Request
Copy the first line of the material below and every later line through the line containing "const windowRing = (margin, out)", without any other output.

+++ Entries provided +++

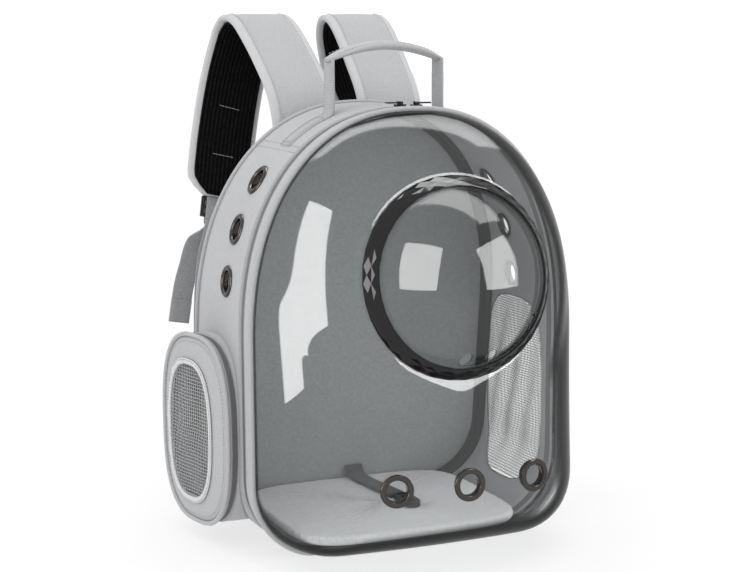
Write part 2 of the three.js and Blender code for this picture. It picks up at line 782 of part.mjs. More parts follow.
addPiece('pocket_zip', pocketZip(), ZIP_GREY);
addPiece(
  'pocket_rim',
  pocketStrip(0, POCKET_WALL, -POCKET_WALL - POCKET_RIM_DEPTH, -POCKET_WALL),
  LIGHT_FABRIC,
);

function pocketPiping() {
  const rings = [];
  for (let i = 0; i < PIPING_SIDES; i++) {
    const turn = (i / PIPING_SIDES) * 2 * Math.PI;
    const margin = -POCKET_PIPING * Math.cos(turn);
    rings.push(pocketRing(margin, SEAM_GAP + POCKET_PIPING * (1 + Math.sin(turn)) - POCKET_WALL));
  }
  return skin(rings, true);
}

addPiece('pocket_piping', pocketPiping(), LIGHT_FABRIC);

const faceMargin = POCKET_PIPING + SEAM_GAP;
const windowLoop = (margin) => {
  const { across, up, halfWidth, halfHeight, power } = POCKET_WINDOW;
  return roundedLoop(halfWidth + margin, halfHeight + margin, power, 24)
    .map((p) => new THREE.Vector2(across + p.x, up + p.y));
};
const windowRing = (margin, out) => windowLoop(margin).map((p) => pocketPoint(p.x, p.y, out));

addPiece('pocket_face', skin([
  pocketRing(faceMargin, 0),
  windowRing(0, 0),
  windowRing(0, -POCKET_WALL + SEAM_GAP),
  pocketRing(faceMargin, -POCKET_WALL + SEAM_GAP),
], true), LIGHT_FABRIC);
addPiece('pocket_window_tape', skin([
  windowRing(0, SEAM_GAP),
  windowRing(POCKET_TAPE_WIDTH, SEAM_GAP),
  windowRing(POCKET_TAPE_WIDTH, SEAM_GAP + POCKET_TAPE),
  windowRing(0, SEAM_GAP + POCKET_TAPE),
], true), LIGHT_FABRIC);
addPiece('pocket_mesh', skin([
  windowRing(-SEAM_GAP, -SEAM_GAP),
  windowRing(-SEAM_GAP, -SEAM_GAP - MESH_SHEET),
], false), NET_GREY);

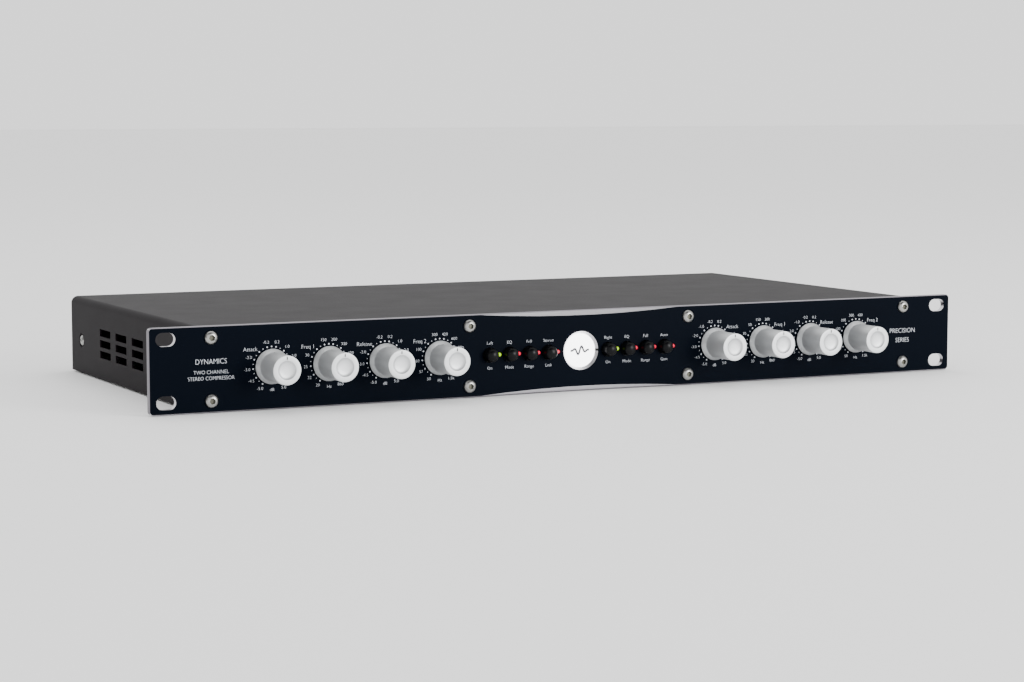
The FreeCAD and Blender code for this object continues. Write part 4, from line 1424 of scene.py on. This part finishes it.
class Printer:
    """Sets words and dots as thin ink on a panel's face."""

    thickness = 0.02 * MM
    cap_share = 0.729
    thinning = 0.02

    def __init__(self, face: float, outward: int = -1) -> None:
        """Choose the face.

        Args:
            face: where the printed face lies along Y.
            outward: -1 to print on a face that looks to the front, 1 to the back.
        """
        self.face = face
        self.outward = outward
        self.meshes: List[bmesh.types.BMesh] = []

    def word(self, label: Label) -> None:
        """Set one label, centred on its place.

        Args:
            label: the words, their place and their cap height.
        """
        curve = bpy.data.curves.new("word", "FONT")
        curve.body = label.words
        curve.size = label.height / self.cap_share
        curve.align_x = "CENTER"
        curve.align_y = "CENTER"
        curve.resolution_u = 3
        curve.extrude = self.thickness / 2
        curve.offset = -self.thinning * curve.size
        holder = bpy.data.objects.new("word", curve)
        bpy.context.scene.collection.objects.link(holder)
        graph = bpy.context.evaluated_depsgraph_get()
        data = bpy.data.meshes.new_from_object(holder.evaluated_get(graph))
        bpy.data.objects.remove(holder)
        made = bmesh.new()
        made.from_mesh(data)
        bpy.data.meshes.remove(data)
        bmesh.ops.remove_doubles(made, verts=made.verts, dist=0.0005 * MM)
        bmesh.ops.scale(made, vec=(label.squeeze, 1, 1), verts=made.verts)
        self.stand(made, label.x, label.z)

    def dot(self, x: float, z: float, radius: float) -> None:
        """Set one round dot.

        Args:
            x: its place across.
            z: its place up.
            radius: its radius.
        """
        made = bmesh.new()
        bmesh.ops.create_cone(
            made, cap_ends=True, segments=14, radius1=radius, radius2=radius, depth=self.thickness,
        )
        self.stand(made, x, z)

    def stand(self, made: bmesh.types.BMesh, x: float, z: float) -> None:
        """Turn flat ink upright and press it on the face.

        Args:
            made: the ink, flat about the origin.
            x: its place across.
            z: its place up.
        """
        turn = Matrix.Rotation(math.pi / 2, 4, "X")
        if self.outward > 0:
            turn = Matrix.Rotation(math.pi, 4, "Z") @ turn
        place = Matrix.Translation((x, self.face + self.outward * self.thickness * 0.6, z))
        bmesh.ops.transform(made, matrix=place @ turn, verts=made.verts)
        self.meshes.append(made)

    def finish(self, name: str, finish: str, slot: str) -> None:
        """Join the ink as one piece.

        Args:
            name: the piece's name.
            finish: the palette's name for the ink.
            slot: not used.
        """
        finish_piece(name, gather(self.meshes), finish, CASE)


@dataclass
class Dial:
    """Ring of dots, numbers, unit and title round one knob."""

    centre: Vector
    title: str
    title_side: int
    numbers: Dict[int, str]
    unit: str
    dot_ring: float = 10.05 * MM
    number_ring: float = 12.35 * MM
    number_height: float = 1.6 * MM
    title_height: float = 2.2 * MM
    big_dot: float = 0.38 * MM
    small_dot: float = 0.22 * MM
    last_index: int = 11
    sweep: float = 150.0

    def angle(self, index: float) -> float:
        """Angle of a dot's index from twelve o'clock, in radians."""
        return math.radians(self.sweep * index / self.last_index)

    def place(self, index: float, ring: float) -> Pair:
        """Place of a dot's index on a ring round the knob."""
        angle = self.angle(index)
        return (self.centre.x + ring * math.sin(angle), self.centre.z + ring * math.cos(angle))

    def print_on(self, printer: Printer) -> None:
        """Set the dial's ink.

        Args:
            printer: the printer of the panel's face.
        """
        for index in range(-self.last_index, self.last_index + 1):
            big = index == 0 or index % 2 == 1
            printer.dot(*self.place(index, self.dot_ring), self.big_dot if big else self.small_dot)
        for index, words in self.numbers.items():
            stretch = 1 + 0.018 * len(words) * abs(math.sin(self.angle(index)))
            x, z = self.place(index, self.number_ring * stretch)
            printer.word(Label(words, x, z, self.number_height, 1.02))
        printer.word(Label(self.unit, self.centre.x, self.centre.z - 11.9 * MM, self.number_height, 1.05))
        title_x = self.centre.x + self.title_side * 11.4 * MM
        printer.word(Label(self.title, title_x, self.centre.z + 9.0 * MM, self.title_height, 0.95))


GAIN_NUMBERS = {
    -11: "-5.0", -9: "-4.5", -7: "-3.0", -5: "-2.0", -3: "-1.0", -1: "-0.2",
    1: "0.2", 3: "1.0", 5: "2.0", 7: "3.0", 9: "4.5", 11: "5.0",
}
LOW_NUMBERS = {
    -11: "20", -9: "22", -7: "25", -5: "30", -3: "50", -1: "150",
    1: "200", 3: "330", 5: "430", 7: "560", 9: "720", 11: "860",
}
HIGH_NUMBERS = {
    -11: "50", -9: "57", -7: "60", -5: "100", -3: "200", -1: "300",
    1: "420", 3: "600", 5: "800", 7: "1k", 9: "1.2k", 11: "1.5k",
}


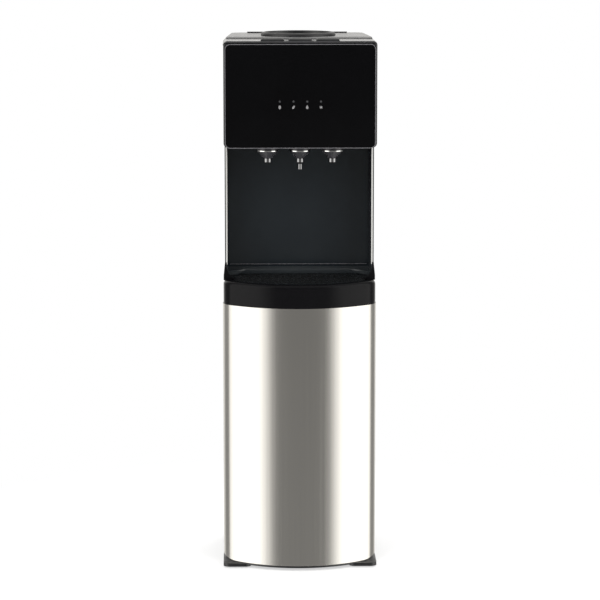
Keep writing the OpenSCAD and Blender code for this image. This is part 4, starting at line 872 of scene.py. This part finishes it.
def makeRearStrip(settings):
    high = nodeBox("rear_deck")[1]
    depth, height = settings["depth"], settings["height"]
    shape = bmesh.new()
    bmesh.ops.create_cube(shape, size=1)
    bmesh.ops.scale(shape, verts=shape.verts, vec=(2 * settings["half"], depth, height))
    bmesh.ops.translate(shape, verts=shape.verts, vec=(
        0, high[1] - settings["inset"] - depth / 2, high[2] + height / 2))
    upright = [edge for edge in shape.edges
               if abs(edge.verts[0].co.z - edge.verts[1].co.z) > height / 2]
    roundEdges(shape, upright, settings["end"], settings["endSteps"])
    crest = [edge for edge in shape.edges
             if min(vert.co.z for vert in edge.verts) > high[2] + height / 2]
    roundEdges(shape, crest, settings["edge"], settings["edgeSteps"])
    bmesh.ops.recalc_face_normals(shape, faces=shape.faces)
    addPiece("rearStrip", shape, "blackPlastic", "cabinet")


makeRearStrip(rearStrip)
print("deck lid ready")


# Flared shrouds round the valve housings, each with a bright ring under the alcove's roof, and
# chrome sleeves on the tips of the spouts, with a thin one on the inner spout of the middle tap.
# Heights count from the spouts' tips. The shroud's rim, bend and lip are offsets in mm from its
# upper edge, its shoulder and its foot.
tapTrim = {
    "sleeveRadius": 7.2 * mm, "sleeveBore": 6.9 * mm, "sleeveLow": 1.4 * mm,
    "sleeveHigh": 8.6 * mm, "edge": 0.15 * mm, "thinRadius": 3.9 * mm, "thinBore": 2.6 * mm,
    "thinLength": 10.5 * mm, "shroudRadius": 20.6 * mm, "shroudFootRadius": 8.9 * mm,
    "shroudTop": 31.6 * mm, "shroudShoulder": 21.6 * mm, "shroudFoot": 9.4 * mm,
    "rim": ((-1.4, 0), (-0.4, -0.3), (-0.2, -1.4)), "bend": ((-0.2, 0.8), (-0.9, -0.2)),
    "lip": ((0, 0), (-0.3, 0.3)), "ringRadius": 21.2 * mm, "ringBore": 20.2 * mm,
    "ringLow": 23 * mm, "ringHeight": 2 * mm, "steps": 64,
}


# Turns a profile of radii and heights into a ring round an upright line
def spinRing(shape, centre, profile, steps):
    x, y = centre
    edges = closedLine(shape, [(x + radius, y, z) for radius, z in profile])
    verts = [edge.verts[1] for edge in edges]
    bmesh.ops.spin(shape, geom=verts + edges, cent=(x, y, 0), axis=(0, 0, 1), angle=2 * pi,
                   steps=steps, use_merge=True)
    bmesh.ops.remove_doubles(shape, verts=shape.verts, dist=meshLimits["seam"])
    bmesh.ops.recalc_face_normals(shape, faces=shape.faces)


def sleeveProfile(radius, bore, low, high, edge):
    return [(bore, low), (radius - edge, low), (radius, low + edge), (radius, high - edge),
            (radius - edge, high), (bore, high)]


def shroudProfile(settings, tipZ):
    profile = []
    for radius, height, offsets in (
            ("shroudRadius", "shroudTop", "rim"), ("shroudRadius", "shroudShoulder", "bend"),
            ("shroudFootRadius", "shroudFoot", "lip")):
        profile += [(settings[radius] + across * mm, tipZ + settings[height] + up * mm)
                    for across, up in settings[offsets]]
    return profile


def makeTapTrim(settings):
    tipZ, tapY = nodeBox("hot_tap")[0][2], middleOf(nodeBox("hot_rod"), 1)
    edge, steps = settings["edge"], settings["steps"]
    sleeve = sleeveProfile(settings["sleeveRadius"], settings["sleeveBore"],
                           tipZ + settings["sleeveLow"], tipZ + settings["sleeveHigh"], edge)
    shroud = shroudProfile(settings, tipZ)
    ringZ = tipZ + settings["ringLow"]
    ring = sleeveProfile(settings["ringRadius"], settings["ringBore"], ringZ,
                         ringZ + settings["ringHeight"], edge)
    sleeves, shrouds, rings = bmesh.new(), bmesh.new(), bmesh.new()
    for tap in ("hot_tap", "ambient_tap", "cold_tap"):
        centre = (middleOf(nodeBox(tap), 0), tapY)
        spinRing(sleeves, centre, sleeve, steps)
        spinRing(shrouds, centre, shroud, steps)
        spinRing(rings, centre, ring, steps)
    thinLow = nodeBox("ambient_tap")[0][2] + edge
    thin = sleeveProfile(settings["thinRadius"], settings["thinBore"], thinLow,
                         thinLow + settings["thinLength"], edge)
    spinRing(sleeves, (0, tapY), thin, steps)
    addPiece("spoutSleeves", sleeves, "tipChrome", "cabinet")
    addPiece("tapShrouds", shrouds, "shroudPlastic", "cabinet")
    addPiece("tapRings", rings, "chrome", "cabinet")


makeTapTrim(tapTrim)


# Bright beads down the front edges of the alcove cheeks
cheekBead = {"inner": 143 * mm, "outer": 145.9 * mm, "proud": 1.1 * mm, "gap": 0.05 * mm,
             "end": 0.6 * mm, "foot": 604 * mm, "steps": 14}


def makeCheekBeads(settings):
    front = nodeBox("alcove_liner")[0][1] + settings["gap"]
    bottom = settings["foot"]
    top = nodeBox("hood_frame")[0][2] - settings["end"]
    middle = (settings["inner"] + settings["outer"]) / 2
    half = (settings["outer"] - settings["inner"]) / 2
    shape = bmesh.new()
    for side in (-1, 1):
        turns = [pi * i / settings["steps"] for i in range(settings["steps"] + 1)]
        arc = [(side * middle - half * cos(turn), front - settings["proud"] * sin(turn), bottom)
               for turn in turns]
        extrudeOutline(shape, arc, (0, 0, top - bottom))
    bmesh.ops.recalc_face_normals(shape, faces=shape.faces)
    addPiece("cheekBeads", shape, "chrome", "cabinet")


makeCheekBeads(cheekBead)


# Rounds the edges of a shape that lie in front of a plane
def roundFront(shape, y, width, segments):
    bmesh.ops.recalc_face_normals(shape, faces=shape.faces)
    front = [edge for edge in shape.edges if max(vert.co.y for vert in edge.verts) < y]
    roundEdges(shape, front, width, segments)


# Hollow fillets where the cheeks meet the shelf
footFillet = {
    "inner": 124 * mm, "outer": 150.9 * mm, "cheek": 148.2 * mm, "thin": 2 * mm,
    "foot": 572.5 * mm, "low": 575.4 * mm, "high": 608 * mm, "shoulder": 0.2, "steps": 12,
    "front": -77.5 * mm, "back": -70 * mm, "edge": 1.1 * mm, "edgeSteps": 4,
}


def makeFootFillets(settings):
    shape = bmesh.new()
    low, high, cheek = settings["low"], settings["high"], settings["cheek"]
    inner, outer, foot = settings["inner"], settings["outer"], settings["foot"]
    reach = cheek - settings["thin"] - inner
    turns = [pi / 2 * i / settings["steps"] for i in range(settings["steps"] + 1)]
    curve = [(inner + reach * sin(turn), high - (high - low) * cos(turn)) for turn in turns]
    curve += [(cheek, high), (outer, low + (high - low) * settings["shoulder"]), (outer, foot),
              (inner, foot)]
    for side in (-1, 1):
        extrudeOutline(shape, [(side * x, settings["front"], z) for x, z in curve],
                       (0, settings["back"] - settings["front"], 0))
    roundFront(shape, settings["front"] + settings["edge"] / 2, settings["edge"],
               settings["edgeSteps"])
    addPiece("footFillets", shape, "bandBlack", "cabinet")


makeFootFillets(footFillet)


# A lighter grey strip over the cove of the alcove, a painted highlight for the shine along the
# cove's edge
paintedCoveHighlight = {"half": 138 * mm, "rise": 4 * mm, "height": 1.5 * mm, "proud": 0.9 * mm,
            "edge": 0.54 * mm, "edgeSteps": 3}


def makePaintedCoveHighlight(settings):
    low = nodeBox("alcove_back_panel")[0]
    shape = bmesh.new()
    half, proud, foot = settings["half"], settings["proud"], low[2] + settings["rise"]
    outline = [(-half, foot), (half, foot), (half, foot + settings["height"]),
               (-half, foot + settings["height"])]
    extrudeOutline(shape, [(x, low[1] - proud, z) for x, z in outline], (0, proud * 2, 0))
    roundFront(shape, low[1] - proud / 2, settings["edge"], settings["edgeSteps"])
    addPiece("paintedCoveHighlight", shape, "paintedHighlightGrey", "cabinet")


makePaintedCoveHighlight(paintedCoveHighlight)
print("tap trim and cheek beads ready")


# Thin rim round the black plate of the hood, in a lighter grey that paints the highlight on the
# plate's bevelled edge
plateRim = {"gap": 0.15 * mm, "width": 1.3 * mm, "proud": 0.35 * mm, "depth": 1.2 * mm,
            "corner": 9 * mm, "steps": 8}


def rimOutline(box, grow, settings):
    left, bottom, right, top = (slimmed(box[0][0]) - grow, box[0][2] - grow,
                                slimmed(box[1][0]) + grow, box[1][2] + grow)
    radius = settings["corner"] + grow
    return roundOutline(((right, top, radius, 0), (left, top, radius, 90),
                         (left, bottom, radius, 180), (right, bottom, radius, 270)),
                        settings["steps"])


def makeRim(settings):
    box = nodeBox("fascia_plate")
    front = box[0][1] - settings["proud"]
    back = front + settings["depth"]
    inner = rimOutline(box, settings["gap"], settings)
    outer = rimOutline(box, settings["gap"] + settings["width"], settings)
    shape = bmesh.new()
    loops = [closedLine(shape, [(x, y, z) for x, z in outline])
             for outline, y in ((inner, back), (inner, front), (outer, front), (outer, back))]
    for near, far in zip(loops, loops[1:] + loops[:1]):
        bmesh.ops.bridge_loops(shape, edges=near + far)
    bmesh.ops.recalc_face_normals(shape, faces=shape.faces)
    addPiece("plateRim", shape, "paintedHighlightGrey", "cabinet")


makeRim(plateRim)
print("plate rim ready")


# Four small generic signs under the indicator lamps. A sign is an oval in shares of its size:
# half its width and height, and how far it is pinched at its top, leans, twists or is lifted.
# The snowflake is a star, with the reach of its tips and its notches.
signs = {
    "order": ("flame", "leaf", "drop", "snowflake"),
    "flame": {"wide": 0.6, "tall": 0.9, "pinch": 0.4, "twist": 0.16},
    "leaf": {"wide": 0.5, "tall": 0.8, "lean": 0.35},
    "drop": {"wide": 0.55, "tall": 0.85, "pinch": 0.45, "lift": 0.1},
    "snowflake": {"points": 6, "tip": 0.95, "notch": 0.36},
    "below": 11.2 * mm, "size": 4.2 * mm, "thick": 0.06 * mm, "steps": 20,
}


def ovalOutline(form, steps):
    pinch, lean, twist, lift = (form.get(key, 0) for key in ("pinch", "lean", "twist", "lift"))
    points = []
    for i in range(steps):
        turn = 2 * pi * i / steps
        across = form["wide"] * sin(turn) * (1 - pinch * cos(turn))
        points.append((across + lean * cos(turn) + twist * sin(2 * turn),
                       form["tall"] * cos(turn) + lift))
    return points


def starOutline(form):
    points = []
    for i in range(2 * form["points"]):
        turn = pi * i / form["points"]
        reach = form["notch"] if i % 2 else form["tip"]
        points.append((reach * sin(turn), reach * cos(turn)))
    return points


def makeSigns(settings):
    front = nodeBox("fascia_plate")[0][1]
    lampBox = nodeBox("indicator_lenses")
    outermost = lampBox[1][0] - (lampBox[1][2] - lampBox[0][2]) / 2
    z = middleOf(lampBox, 2) - settings["below"]
    size, order = settings["size"], settings["order"]
    shape = bmesh.new()
    for i, kind in enumerate(order):
        form = settings[kind]
        outline = starOutline(form) if "points" in form else ovalOutline(form, settings["steps"])
        x = outermost * (2 * i / (len(order) - 1) - 1)
        extrudeOutline(shape, [(x + size * across, front, z + size * up)
                               for across, up in outline], (0, -settings["thick"], 0))
    bmesh.ops.triangulate(shape, faces=[f for f in shape.faces if len(f.verts) > 4])
    bmesh.ops.recalc_face_normals(shape, faces=shape.faces)
    addPiece("lampSigns", shape, "printGrey", "cabinet", weighted=False)


makeSigns(signs)
print("lamp signs ready")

+++

Task answer
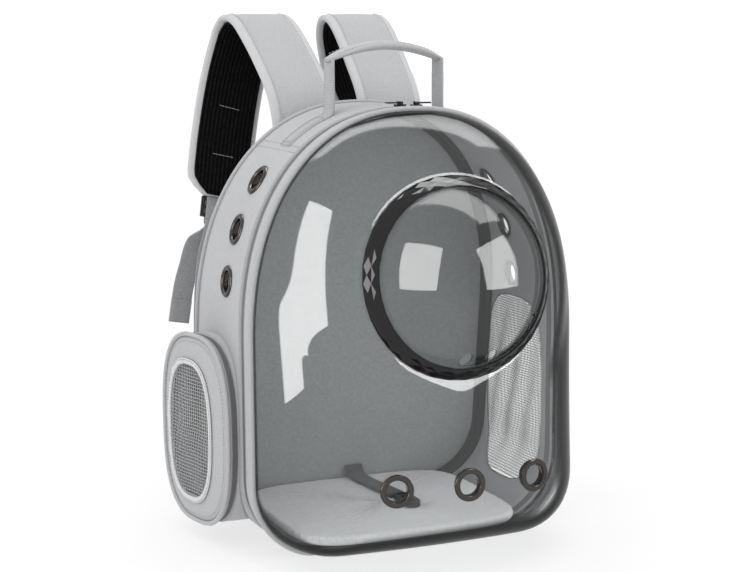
Write part 2 of the three.js and Blender code for this picture. It picks up at line 782 of part.mjs. More parts follow.
addPiece('pocket_zip', pocketZip(), ZIP_GREY);
addPiece(
  'pocket_rim',
  pocketStrip(0, POCKET_WALL, -POCKET_WALL - POCKET_RIM_DEPTH, -POCKET_WALL),
  LIGHT_FABRIC,
);

function pocketPiping() {
  const rings = [];
  for (let i = 0; i < PIPING_SIDES; i++) {
    const turn = (i / PIPING_SIDES) * 2 * Math.PI;
    const margin = -POCKET_PIPING * Math.cos(turn);
    rings.push(pocketRing(margin, SEAM_GAP + POCKET_PIPING * (1 + Math.sin(turn)) - POCKET_WALL));
  }
  return skin(rings, true);
}

addPiece('pocket_piping', pocketPiping(), LIGHT_FABRIC);

const faceMargin = POCKET_PIPING + SEAM_GAP;
const windowLoop = (margin) => {
  const { across, up, halfWidth, halfHeight, power } = POCKET_WINDOW;
  return roundedLoop(halfWidth + margin, halfHeight + margin, power, 24)
    .map((p) => new THREE.Vector2(across + p.x, up + p.y));
};
const windowRing = (margin, out) => windowLoop(margin).map((p) => pocketPoint(p.x, p.y, out));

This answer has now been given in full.